Regulatory Environment and State Policy

Community solar is available in approximately 20 states with enabling legislation, though program design varies significantly. Key state programs include Minnesota's Community Solar Garden program (one of the first and largest), Massachusetts SMART program, New York Community Distributed Generation (CDG), Illinois Illinois Shines, and Colorado's community solar law. FERC Order 2222 (2020) enables distributed energy resources, including community solar aggregations, to participate in wholesale markets — a significant long-term driver of community solar economics.

Developers evaluating community solar markets must analyze: subscriber credit rate (retail vs. avoided cost), interconnection queue times and costs, state incentive program capacity caps and waitlists, and utility territory billing integration requirements (EDI data exchange, billing APIs).
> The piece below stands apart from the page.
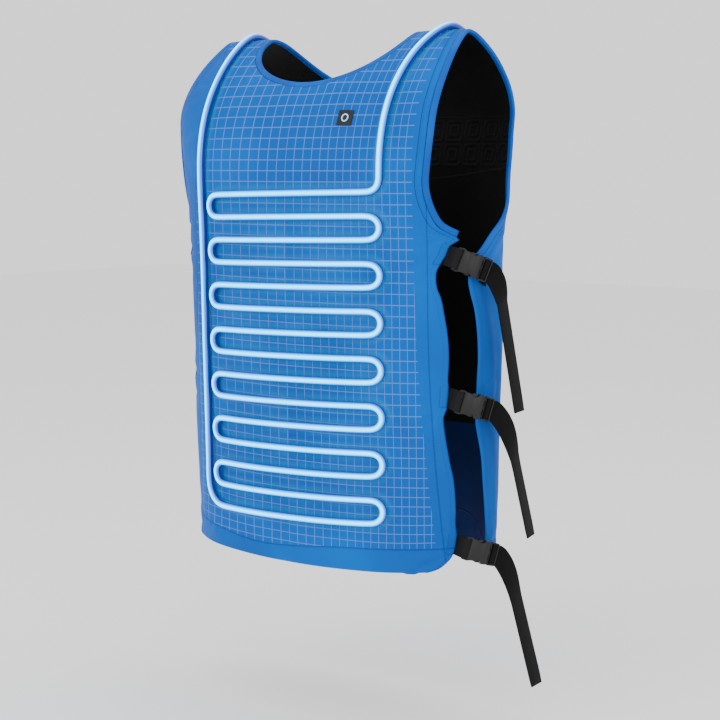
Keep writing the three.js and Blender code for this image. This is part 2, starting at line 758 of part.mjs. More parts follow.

PPA vs. Loan vs. Lease: Off-Taker Decision Framework

Commercial off-takers evaluating on-site solar financing options should consider:

  • Cash purchase: Highest lifetime return; requires upfront capital; owner captures all tax benefits if taxpaying entity.
  • Solar loan: Ownership with debt financing; captures ITC if taxpaying; requires creditworthiness; monthly cash flow benefit depends on rate vs. utility cost.
  • PPA/lease: No upfront cost; no ownership; O&M responsibility retained by developer; off-taker benefits from savings without tax benefit complexity. Preferred by tax-exempt entities (municipalities, nonprofits) pre-IRA.
  • Community solar subscription: Off-site; no rooftop required; flexible; subscription terms (1–20 years); cancellation provisions vary.